Video Notes: In the beginning of this video, Karrde is learning how to do the Kandu drill.  We are in the training building with low distractions.  Karrde does well but I felt his response to the “sit” command was a tad slow.  As a consequence, I quickly add a slight pull up on his leash.  This is letting him know he is not responding or sitting fast enough.  He does not get rewarded on every effort, rather I save rewards for the best efforts.  Also, during this training session, I utilize slow delivery of treats to reward stays.  This is explained more on my website under the “CLASS” page  and in the “Laying a GREAT Foundation” section. 

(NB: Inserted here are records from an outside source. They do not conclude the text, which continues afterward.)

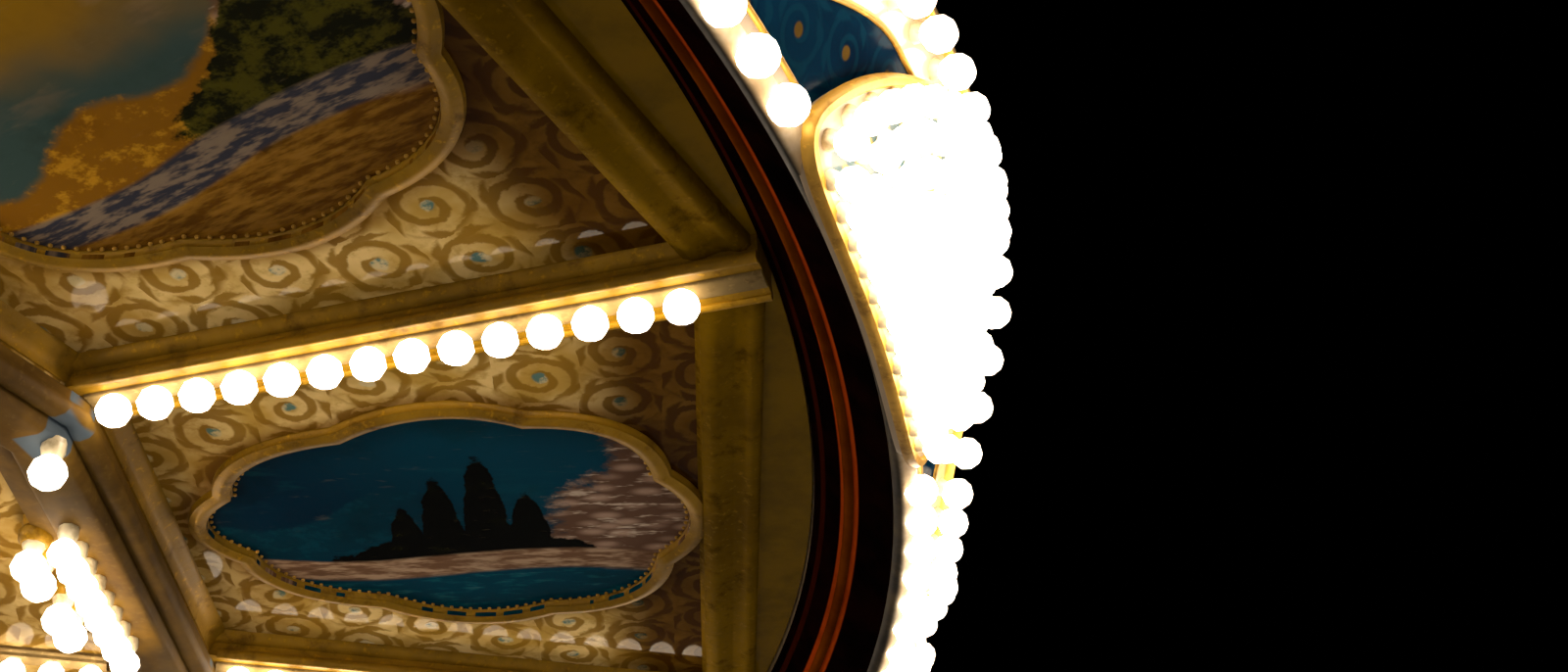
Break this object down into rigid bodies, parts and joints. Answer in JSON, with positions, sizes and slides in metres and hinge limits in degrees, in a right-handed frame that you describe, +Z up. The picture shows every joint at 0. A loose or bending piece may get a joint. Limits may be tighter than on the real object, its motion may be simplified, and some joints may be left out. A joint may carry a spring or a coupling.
{
  "type": "carousel canopy",
  "caption": "Turning canopy of a fairground carousel on its centre mast: lamp-lined sweeps, painted ceiling panels and leaning rounding boards under a bell-shaped roof.",
  "frame": {"origin": "on the ground, at the middle of the mast, under the centre of the canopy", "axes": "+Z up along the mast and the axis the canopy turns on, +X along one sweep, +Y a quarter turn anticlockwise from it seen from above"},
  "size_m": [9.8196, 9.8196, 7.35],
  "materials": {
    "gilding": "aged gold paint over wood, satin",
    "panel_paint": "varnished decorative painting",
    "board_paint": "varnished blue paint with gold edges",
    "inner_paint": "varnished decorative painting",
    "roof_paint": "painted glass-fibre panels, satin",
    "steel_paint": "dark red enamel"
  },
  "bodies": {
    "stand": {"ground_frame": "steel_paint", "mast": "steel_paint"},
    "canopy": {"hub": "gilding", "sweep_01": "gilding", "sweep_02": "gilding", "sweep_03": "gilding", "sweep_04": "gilding", "sweep_05": "gilding", "sweep_06": "gilding", "sweep_07": "gilding", "sweep_08": "gilding", "sweep_09": "gilding", "sweep_10": "gilding", "sweep_11": "gilding", "sweep_12": "gilding", "ceiling_panel_01": "panel_paint", "ceiling_panel_02": "panel_paint", "ceiling_panel_03": "panel_paint", "ceiling_panel_04": "panel_paint", "ceiling_panel_05": "panel_paint", "ceiling_panel_06": "panel_paint", "ceiling_panel_07": "panel_paint", "ceiling_panel_08": "panel_paint", "ceiling_panel_09": "panel_paint", "ceiling_panel_10": "panel_paint", "ceiling_panel_11": "panel_paint", "ceiling_panel_12": "panel_paint", "rounding_board_01": "board_paint", "rounding_board_02": "board_paint", "rounding_board_03": "board_paint", "rounding_board_04": "board_paint", "rounding_board_05": "board_paint", "rounding_board_06": "board_paint", "rounding_board_07": "board_paint", "rounding_board_08": "board_paint", "rounding_board_09": "board_paint", "rounding_board_10": "board_paint", "rounding_board_11": "board_paint", "rounding_board_12": "board_paint", "inner_ceiling_01": "inner_paint", "inner_ceiling_02": "inner_paint", "inner_ceiling_03": "inner_paint", "inner_ceiling_04": "inner_paint", "roof": "roof_paint", "finial": "gilding"}
  },
  "joints": [
    {"name": "canopy_spin", "type": "hinge", "parent": "stand", "child": "canopy", "pos_m": [0, 0, 4.15], "axis": [0, 0, 1], "continuous": true}
  ]
}
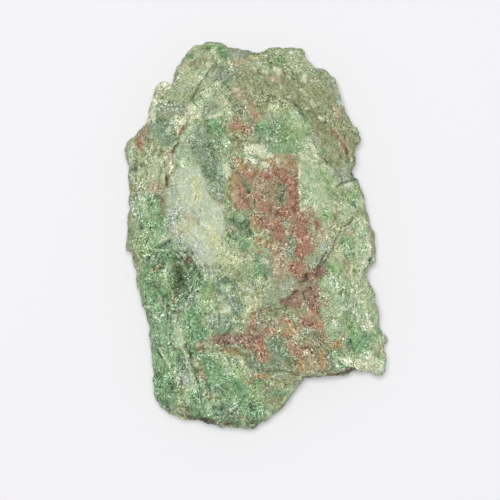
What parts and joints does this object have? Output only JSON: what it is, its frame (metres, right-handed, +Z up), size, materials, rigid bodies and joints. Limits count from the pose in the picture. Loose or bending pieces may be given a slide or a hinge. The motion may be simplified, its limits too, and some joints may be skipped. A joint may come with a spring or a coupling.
{
  "type": "raw green opal",
  "caption": "Palm-sized slab of rough green opal, with a ragged outline, a scarred low-domed face, broken edges and a flat parting plane underneath.",
  "frame": {"origin": "under the middle of the slab, on the surface it rests on", "axes": "+Z up through the slab's thickness, +Y from the foot of the stone to its ragged crown, +X to the side of the overhanging plate"},
  "size_m": [0.05, 0.074, 0.015],
  "materials": {
    "green_stone": "rough broken stone, waxy in places"
  },
  "bodies": {
    "root": {"opal": "green_stone"}
  },
  "joints": []
}
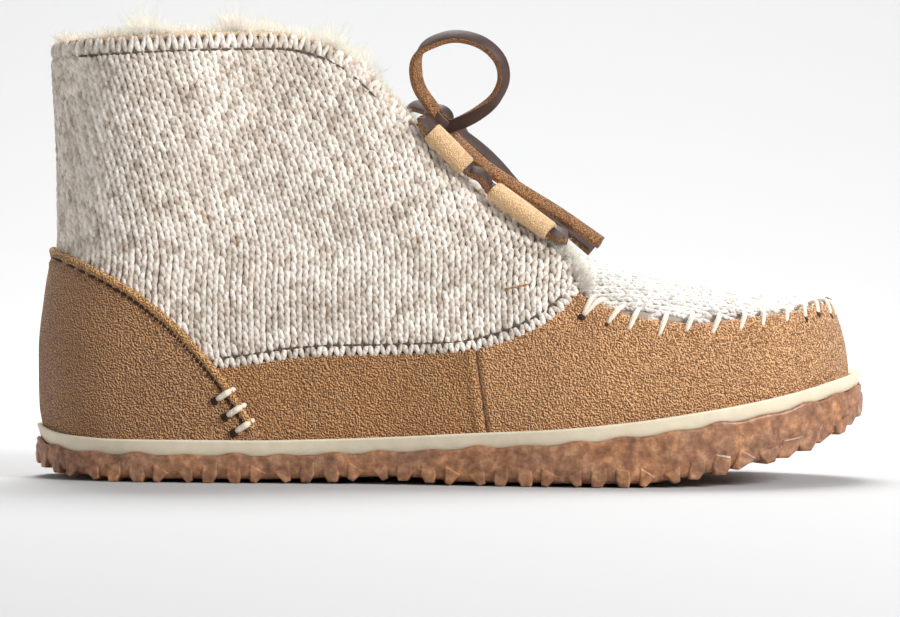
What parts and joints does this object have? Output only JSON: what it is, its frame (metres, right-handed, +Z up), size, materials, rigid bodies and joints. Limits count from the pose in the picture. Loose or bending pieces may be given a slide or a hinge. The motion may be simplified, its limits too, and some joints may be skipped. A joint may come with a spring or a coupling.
{
  "type": "knitted moccasin ankle boot",
  "caption": "Right ankle boot with a knitted quarter, suede counter and vamp, knitted plug and tongue, fleece collar, lace in side tabs and a lugged gum sole.",
  "frame": {"origin": "centre of the plan's bounding box, on the floor that the sole stands on", "axes": "+X to the toe, +Y to the inner side of the foot, +Z up"},
  "size_m": [0.2691, 0.097, 0.1519],
  "materials": {
    "gum": "glossy translucent brown gum rubber",
    "cream_rubber": "satin cream rubber",
    "knit": "heathered cream and grey stocking-stitch knit over a lining",
    "plug_knit": "off-white stocking-stitch knit",
    "suede": "tan suede with a short nap",
    "fleece": "cream long-haired fleece",
    "lace_leather": "flat leather lace, dark and smooth outside, brown suede inside"
  },
  "bodies": {
    "root": {"outsole": "gum", "midsole": "cream_rubber", "insole": "fleece", "upper": "knit", "heel_counter": "suede", "side_panel_outer": "suede", "side_panel_inner": "suede", "vamp": "suede", "plug_tongue": "plug_knit", "fleece_collar": "fleece", "lace_tab_upper_outer": "suede", "lace_tab_upper_inner": "suede", "lace_tab_lower_outer": "suede", "lace_tab_lower_inner": "suede", "lace_run": "lace_leather", "lace_knot": "lace_leather", "lace_loop_outer": "lace_leather", "lace_loop_inner": "lace_leather", "lace_end_outer": "lace_leather", "lace_end_inner": "lace_leather"}
  },
  "joints": []
}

Sly is next in the video.  He is demonstrating how he can do various commands while doing the Kandu drill.  Sly is an old pro with these drills so we are working this drill off leash.  During our training, we added a number of different commands to challenge Sly. 

Riker follows in the video.  I have placed a toy on the ground to start training with a mild distraction.  This is an important step before taking this drill to a more distracting location.  Riker does a great job although he does grab the toy once.  The consequence was me telling him he “cheated”.  Hahahaha.  At the end of our session, I told Riker to “get it” to reward his great session.